Testing for CRP may lead to treatment creep
If you pay attention to health news, you've probably heard about c-reactive protein (CRP). You may recall headlines touting a blood test for CRP; a 2002 story in the New York Times, for example, hailed it as "better than cholesterol in predicting heart disease risk." You may even have asked your doctor to test your CRP level.
Not so fast, caution several DMS researchers. They set out to study the impact that widespread CRP testing would have on the prescribing of lipid-lowering medication—and were alarmed by the results.

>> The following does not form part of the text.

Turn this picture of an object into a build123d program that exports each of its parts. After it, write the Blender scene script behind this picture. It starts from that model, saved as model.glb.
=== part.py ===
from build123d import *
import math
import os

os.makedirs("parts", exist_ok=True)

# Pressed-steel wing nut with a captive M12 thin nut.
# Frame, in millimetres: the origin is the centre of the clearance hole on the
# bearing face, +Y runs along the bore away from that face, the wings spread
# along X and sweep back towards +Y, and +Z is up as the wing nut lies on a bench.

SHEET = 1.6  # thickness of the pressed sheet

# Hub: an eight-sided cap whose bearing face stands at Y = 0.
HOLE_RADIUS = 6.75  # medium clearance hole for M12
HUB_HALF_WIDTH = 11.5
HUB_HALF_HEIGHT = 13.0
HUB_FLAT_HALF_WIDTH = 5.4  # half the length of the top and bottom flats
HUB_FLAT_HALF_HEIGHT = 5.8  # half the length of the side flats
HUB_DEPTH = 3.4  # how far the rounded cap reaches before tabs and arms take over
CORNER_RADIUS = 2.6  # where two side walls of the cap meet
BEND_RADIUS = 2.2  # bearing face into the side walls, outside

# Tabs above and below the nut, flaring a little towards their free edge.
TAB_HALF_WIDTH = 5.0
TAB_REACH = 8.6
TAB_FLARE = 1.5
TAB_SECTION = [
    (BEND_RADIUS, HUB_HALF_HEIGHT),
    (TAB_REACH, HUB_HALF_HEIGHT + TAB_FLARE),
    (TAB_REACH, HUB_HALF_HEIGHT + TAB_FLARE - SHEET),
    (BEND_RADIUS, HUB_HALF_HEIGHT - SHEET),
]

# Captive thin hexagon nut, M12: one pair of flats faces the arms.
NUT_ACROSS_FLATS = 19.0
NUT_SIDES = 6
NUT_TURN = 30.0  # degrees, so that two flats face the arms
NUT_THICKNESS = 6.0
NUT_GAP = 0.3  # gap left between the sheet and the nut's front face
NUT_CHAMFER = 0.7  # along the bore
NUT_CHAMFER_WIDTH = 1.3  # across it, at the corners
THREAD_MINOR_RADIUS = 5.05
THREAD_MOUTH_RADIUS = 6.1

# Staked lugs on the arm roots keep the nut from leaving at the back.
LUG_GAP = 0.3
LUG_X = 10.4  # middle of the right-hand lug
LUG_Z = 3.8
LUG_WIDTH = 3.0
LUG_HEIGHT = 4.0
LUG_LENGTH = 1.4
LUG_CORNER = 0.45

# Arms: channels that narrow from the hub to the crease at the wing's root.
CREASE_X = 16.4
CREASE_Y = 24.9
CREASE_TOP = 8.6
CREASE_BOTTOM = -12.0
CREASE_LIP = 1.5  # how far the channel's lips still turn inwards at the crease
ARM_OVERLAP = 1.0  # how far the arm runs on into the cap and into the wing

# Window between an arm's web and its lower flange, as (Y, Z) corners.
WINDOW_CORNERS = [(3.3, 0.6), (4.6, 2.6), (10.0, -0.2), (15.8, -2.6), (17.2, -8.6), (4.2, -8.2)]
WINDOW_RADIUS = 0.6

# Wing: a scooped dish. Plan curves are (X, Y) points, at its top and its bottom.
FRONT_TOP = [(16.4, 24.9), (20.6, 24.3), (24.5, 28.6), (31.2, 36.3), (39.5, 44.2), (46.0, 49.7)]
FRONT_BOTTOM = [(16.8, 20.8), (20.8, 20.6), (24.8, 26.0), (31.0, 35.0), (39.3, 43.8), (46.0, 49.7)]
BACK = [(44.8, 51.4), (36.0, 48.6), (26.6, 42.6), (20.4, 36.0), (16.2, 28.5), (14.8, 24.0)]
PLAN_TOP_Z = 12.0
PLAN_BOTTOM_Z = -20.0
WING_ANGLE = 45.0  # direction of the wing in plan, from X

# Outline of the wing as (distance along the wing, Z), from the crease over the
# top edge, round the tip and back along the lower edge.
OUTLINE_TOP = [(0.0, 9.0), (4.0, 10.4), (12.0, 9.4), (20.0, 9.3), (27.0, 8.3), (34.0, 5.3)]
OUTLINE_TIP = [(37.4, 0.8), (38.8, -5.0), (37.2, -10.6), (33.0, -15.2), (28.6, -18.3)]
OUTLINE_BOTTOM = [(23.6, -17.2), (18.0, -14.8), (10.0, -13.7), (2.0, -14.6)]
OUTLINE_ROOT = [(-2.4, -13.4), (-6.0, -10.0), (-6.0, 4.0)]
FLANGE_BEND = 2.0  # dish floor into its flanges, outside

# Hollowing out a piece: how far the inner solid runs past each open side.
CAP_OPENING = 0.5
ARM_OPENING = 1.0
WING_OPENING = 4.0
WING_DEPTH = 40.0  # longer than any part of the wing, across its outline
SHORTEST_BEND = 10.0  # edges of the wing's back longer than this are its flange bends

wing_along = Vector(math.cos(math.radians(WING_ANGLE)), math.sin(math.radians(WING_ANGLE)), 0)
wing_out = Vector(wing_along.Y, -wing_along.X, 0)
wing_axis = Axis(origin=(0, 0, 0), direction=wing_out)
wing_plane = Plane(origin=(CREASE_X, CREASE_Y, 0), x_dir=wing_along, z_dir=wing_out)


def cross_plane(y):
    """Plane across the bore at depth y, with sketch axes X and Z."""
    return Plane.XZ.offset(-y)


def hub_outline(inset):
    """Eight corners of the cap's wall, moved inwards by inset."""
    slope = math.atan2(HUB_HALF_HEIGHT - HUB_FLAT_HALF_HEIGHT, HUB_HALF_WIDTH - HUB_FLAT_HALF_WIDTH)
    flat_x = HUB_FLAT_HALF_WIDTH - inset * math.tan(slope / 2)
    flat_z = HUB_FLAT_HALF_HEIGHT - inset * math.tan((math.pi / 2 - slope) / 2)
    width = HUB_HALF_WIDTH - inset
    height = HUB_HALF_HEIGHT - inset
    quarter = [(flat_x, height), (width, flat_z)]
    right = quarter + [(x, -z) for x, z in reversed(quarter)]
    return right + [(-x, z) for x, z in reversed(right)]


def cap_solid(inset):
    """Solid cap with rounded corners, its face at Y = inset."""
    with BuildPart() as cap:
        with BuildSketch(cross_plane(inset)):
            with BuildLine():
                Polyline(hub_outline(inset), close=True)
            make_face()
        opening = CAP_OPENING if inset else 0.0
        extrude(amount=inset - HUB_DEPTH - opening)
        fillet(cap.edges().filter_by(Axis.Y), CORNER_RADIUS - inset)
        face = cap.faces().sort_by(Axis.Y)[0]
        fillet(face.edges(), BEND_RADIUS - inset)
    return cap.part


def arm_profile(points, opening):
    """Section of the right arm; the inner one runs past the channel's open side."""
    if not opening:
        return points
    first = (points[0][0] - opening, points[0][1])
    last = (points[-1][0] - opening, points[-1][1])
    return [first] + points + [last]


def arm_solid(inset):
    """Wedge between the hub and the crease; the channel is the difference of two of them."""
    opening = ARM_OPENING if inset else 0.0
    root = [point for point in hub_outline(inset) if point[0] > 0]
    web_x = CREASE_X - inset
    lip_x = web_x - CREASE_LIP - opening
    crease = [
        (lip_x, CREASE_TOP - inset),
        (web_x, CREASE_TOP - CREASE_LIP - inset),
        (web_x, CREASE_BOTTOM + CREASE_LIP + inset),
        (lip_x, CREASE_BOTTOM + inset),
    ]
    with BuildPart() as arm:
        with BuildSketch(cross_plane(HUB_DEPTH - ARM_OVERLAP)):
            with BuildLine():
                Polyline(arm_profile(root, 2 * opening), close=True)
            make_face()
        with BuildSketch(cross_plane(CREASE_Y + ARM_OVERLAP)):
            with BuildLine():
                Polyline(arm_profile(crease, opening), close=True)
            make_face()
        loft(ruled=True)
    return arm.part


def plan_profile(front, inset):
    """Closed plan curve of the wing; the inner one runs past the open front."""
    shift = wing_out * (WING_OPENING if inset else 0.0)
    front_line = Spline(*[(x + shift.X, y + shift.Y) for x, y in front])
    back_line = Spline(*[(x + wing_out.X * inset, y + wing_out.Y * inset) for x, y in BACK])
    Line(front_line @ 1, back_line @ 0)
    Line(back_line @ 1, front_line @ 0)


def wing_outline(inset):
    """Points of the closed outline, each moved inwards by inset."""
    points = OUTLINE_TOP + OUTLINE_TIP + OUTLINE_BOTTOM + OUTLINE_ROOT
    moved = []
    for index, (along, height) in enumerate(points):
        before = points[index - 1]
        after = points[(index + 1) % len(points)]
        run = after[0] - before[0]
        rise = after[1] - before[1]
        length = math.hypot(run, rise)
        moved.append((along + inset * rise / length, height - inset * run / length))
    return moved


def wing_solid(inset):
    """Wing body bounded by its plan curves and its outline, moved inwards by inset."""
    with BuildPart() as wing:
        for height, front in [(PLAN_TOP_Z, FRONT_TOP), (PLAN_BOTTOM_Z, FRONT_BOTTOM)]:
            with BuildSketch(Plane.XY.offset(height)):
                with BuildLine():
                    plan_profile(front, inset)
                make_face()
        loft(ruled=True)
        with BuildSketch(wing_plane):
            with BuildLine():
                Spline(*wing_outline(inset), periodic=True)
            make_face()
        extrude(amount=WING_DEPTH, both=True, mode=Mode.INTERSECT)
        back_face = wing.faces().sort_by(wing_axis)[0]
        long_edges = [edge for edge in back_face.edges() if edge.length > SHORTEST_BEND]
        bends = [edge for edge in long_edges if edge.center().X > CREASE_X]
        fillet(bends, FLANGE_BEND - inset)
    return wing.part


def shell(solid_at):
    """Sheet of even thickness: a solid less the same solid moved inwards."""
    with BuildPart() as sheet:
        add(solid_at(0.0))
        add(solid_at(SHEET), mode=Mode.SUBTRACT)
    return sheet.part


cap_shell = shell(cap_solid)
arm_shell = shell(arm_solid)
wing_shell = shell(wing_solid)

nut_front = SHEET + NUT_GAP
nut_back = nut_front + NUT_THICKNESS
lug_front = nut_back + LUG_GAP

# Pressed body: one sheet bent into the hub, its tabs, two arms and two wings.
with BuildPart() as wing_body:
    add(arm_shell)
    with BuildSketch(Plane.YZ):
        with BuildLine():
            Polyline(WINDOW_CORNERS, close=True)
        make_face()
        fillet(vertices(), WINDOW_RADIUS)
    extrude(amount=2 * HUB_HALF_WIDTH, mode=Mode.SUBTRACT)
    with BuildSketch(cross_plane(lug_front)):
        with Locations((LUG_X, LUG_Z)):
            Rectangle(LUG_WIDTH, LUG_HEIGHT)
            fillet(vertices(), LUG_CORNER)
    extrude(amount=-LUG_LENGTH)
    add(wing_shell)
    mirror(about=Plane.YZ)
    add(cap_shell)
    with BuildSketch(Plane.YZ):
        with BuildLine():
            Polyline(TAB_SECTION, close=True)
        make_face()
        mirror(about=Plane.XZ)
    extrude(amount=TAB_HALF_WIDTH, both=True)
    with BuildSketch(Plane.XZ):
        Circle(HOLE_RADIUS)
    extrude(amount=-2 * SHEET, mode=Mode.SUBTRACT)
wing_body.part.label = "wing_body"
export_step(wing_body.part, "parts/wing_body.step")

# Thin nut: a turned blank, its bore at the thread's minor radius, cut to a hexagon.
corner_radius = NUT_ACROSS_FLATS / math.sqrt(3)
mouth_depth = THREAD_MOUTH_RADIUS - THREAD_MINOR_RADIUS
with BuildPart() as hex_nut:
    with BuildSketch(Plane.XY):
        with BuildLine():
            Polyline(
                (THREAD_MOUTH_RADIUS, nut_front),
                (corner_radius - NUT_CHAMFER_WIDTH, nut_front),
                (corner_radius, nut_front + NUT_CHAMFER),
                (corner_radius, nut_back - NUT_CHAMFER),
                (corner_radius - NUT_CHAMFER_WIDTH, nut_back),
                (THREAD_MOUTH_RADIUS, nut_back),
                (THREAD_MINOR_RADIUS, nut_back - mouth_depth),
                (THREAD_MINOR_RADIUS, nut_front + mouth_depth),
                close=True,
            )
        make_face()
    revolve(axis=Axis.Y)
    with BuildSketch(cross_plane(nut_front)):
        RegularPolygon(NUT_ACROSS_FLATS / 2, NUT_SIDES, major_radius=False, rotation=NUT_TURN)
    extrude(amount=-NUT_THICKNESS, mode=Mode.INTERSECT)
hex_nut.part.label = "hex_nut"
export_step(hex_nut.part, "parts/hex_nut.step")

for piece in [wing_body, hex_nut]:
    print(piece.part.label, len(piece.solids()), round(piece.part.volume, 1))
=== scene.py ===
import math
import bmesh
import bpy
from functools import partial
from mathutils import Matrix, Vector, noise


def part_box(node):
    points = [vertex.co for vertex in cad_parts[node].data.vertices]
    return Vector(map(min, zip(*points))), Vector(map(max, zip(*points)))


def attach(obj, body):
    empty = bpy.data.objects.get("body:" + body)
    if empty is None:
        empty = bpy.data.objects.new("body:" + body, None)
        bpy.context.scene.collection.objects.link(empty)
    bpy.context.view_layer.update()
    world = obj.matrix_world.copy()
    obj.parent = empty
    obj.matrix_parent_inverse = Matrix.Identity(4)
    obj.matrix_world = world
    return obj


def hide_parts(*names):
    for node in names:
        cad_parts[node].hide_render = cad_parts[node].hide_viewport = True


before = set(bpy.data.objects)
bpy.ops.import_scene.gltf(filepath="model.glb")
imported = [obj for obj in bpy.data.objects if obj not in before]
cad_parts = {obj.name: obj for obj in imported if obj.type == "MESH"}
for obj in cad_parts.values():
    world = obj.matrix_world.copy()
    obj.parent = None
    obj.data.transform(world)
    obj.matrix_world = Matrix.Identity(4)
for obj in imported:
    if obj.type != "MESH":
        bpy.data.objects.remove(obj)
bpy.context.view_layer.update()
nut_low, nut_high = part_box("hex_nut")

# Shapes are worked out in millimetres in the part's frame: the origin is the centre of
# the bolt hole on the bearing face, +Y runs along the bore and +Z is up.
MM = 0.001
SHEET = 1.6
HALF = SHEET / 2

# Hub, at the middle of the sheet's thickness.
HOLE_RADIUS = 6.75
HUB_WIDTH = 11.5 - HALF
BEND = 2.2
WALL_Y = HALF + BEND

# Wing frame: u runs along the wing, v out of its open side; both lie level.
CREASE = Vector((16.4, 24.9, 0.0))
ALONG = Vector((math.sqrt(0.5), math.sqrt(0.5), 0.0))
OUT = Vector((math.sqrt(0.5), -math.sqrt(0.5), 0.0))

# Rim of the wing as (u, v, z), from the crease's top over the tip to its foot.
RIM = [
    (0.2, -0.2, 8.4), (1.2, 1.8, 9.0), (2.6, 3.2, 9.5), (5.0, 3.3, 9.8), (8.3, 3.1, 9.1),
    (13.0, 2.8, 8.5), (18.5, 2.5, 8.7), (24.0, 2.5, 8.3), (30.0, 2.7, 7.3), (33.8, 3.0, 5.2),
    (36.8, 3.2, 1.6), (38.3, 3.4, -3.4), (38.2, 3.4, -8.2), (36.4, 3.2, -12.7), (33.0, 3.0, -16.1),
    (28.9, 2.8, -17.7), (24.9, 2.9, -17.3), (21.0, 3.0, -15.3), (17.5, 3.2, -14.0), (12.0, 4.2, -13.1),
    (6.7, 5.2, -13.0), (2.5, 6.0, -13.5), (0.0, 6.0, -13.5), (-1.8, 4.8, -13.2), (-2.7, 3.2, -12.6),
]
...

Harm: The investigators concluded that at least 25 million Americans at low risk for cardiac problems would suddenly become eligible for cholesterol-lowering drugs if today's criterion for elevated CRP were added to prescription guidelines. "This worries us," says Lisa Schwartz, M.D., one of the authors of the study, "because we don't know if exposing these people to cholesterol medications will do more good than harm." She concedes that some observational studies have found that reducing CRP levels led to improved outcomes for patients with established heart disease. But, she adds, there have been no randomized trials demonstrating that such drugs benefit those whose only indication for treatment is elevated CRP.
Furthermore, says coauthor Steven Woloshin, M.D., "nearly two-thirds of Americans at high risk for a myocardial infarction or cardiac heart disease death are not taking lipidlowering medications. Before expanding treatment to include more low-risk patients for whom treatment benefit is not established," he adds, "we should ensure the treatment of high-risk patients where the benefit of therapy is clear." The study, also coauthored by H. Gilbert Welch, M.D., M.P.H, and Kevin Kerin, M.D., was published in the Journal of General Internal Medicine.
Liver: C-reactive protein, produced in the liver, is a marker for systemic inflammation. A study in the New England Journal of Medicine in 2002 suggested
"We thought people were jumping on the bandwagon too early."
that high CRP might be a stronger predictor of cardiovascular problems than LDL ("bad") cholesterol. What implicates CRP is that an inflammatory response may occur when LDL lodges in arterial walls. The inflammation, in turn, promotes LDL plaque that can rupture, creating clots and sparking heart attacks.
Since 2002, interest in CRP has soared. Use of the test among Medicare patients tripled from 145,000 in 2002 to 454,000 in 2004. And a consensus panel of the Centers for Disease Control and Prevention (CDC) and the American Heart Association (AHA), while not calling for universal CRP testing agreed that it might guide the prescribing of lipid-lowering drugs for some people at moderate risk for heart disease.
"We got interested in [CRP testing]," says Schwartz, "because we thought people were jumping on the bandwagon much too early," without understanding the pros and cons of screening. And there are cons, says Woloshin, to casting an ever-wider
net for precursors to disease. "The downsides," he explains, "are that you scare people and maybe give them medications [that will do them no good]."
Sample: The study was based on the 1999- 2002 National Health and Nutrition Examination Study (NHANES), an annual survey of a sample of the U.S. population. The team identified 2,778 participants with sufficient data to be assigned to one of four risk categories for coronary heart disease (CHD). To assign them, they used several resources, including a National Cholesterol Education Program (NCEP) algorithm. The two highrisk groups—including people with CHD or its equivalent—came to about 35% of the sample, which extrapolates to some 53 million adult Americans. The two low-risk groups came to about 65% of the sample, representing some 100 million individuals.
Under current NCEP guidelines, which do not include a CRP criterion, most of the people in the two high-risk categories were already eligible for lipid-lowering drugs on the basis of their LDL levels. But only 12% of those in the two low-risk categories would qualify for drugs.
Drugs: Applying a conservative CRP criterion of 3 milligrams per liter of blood (mg/l) to those at intermediate risk of CHD—a "narrow" strategy, according to the CDCAHA panel—would make 2.1 million more people eligible for lipid-lowering drugs. And under the "broad" strategy recommended by proponents of CRP tests—that is, treating anyone whose level exceeds 3 mg/l, whether or not they meet NCEP criteria—would make another 25.3 million individuals candidates for medication.
The magnitude of those numbers surprised the researchers, all of them members of the VA Outcomes Group. And they were even more startled by the discovery that while a majority of those in the high-risk groups are not being treated for their high LDL levels—a proven risk factor for CHD—more than 40% of those at lowest risk are taking cholesterol- lowering drugs.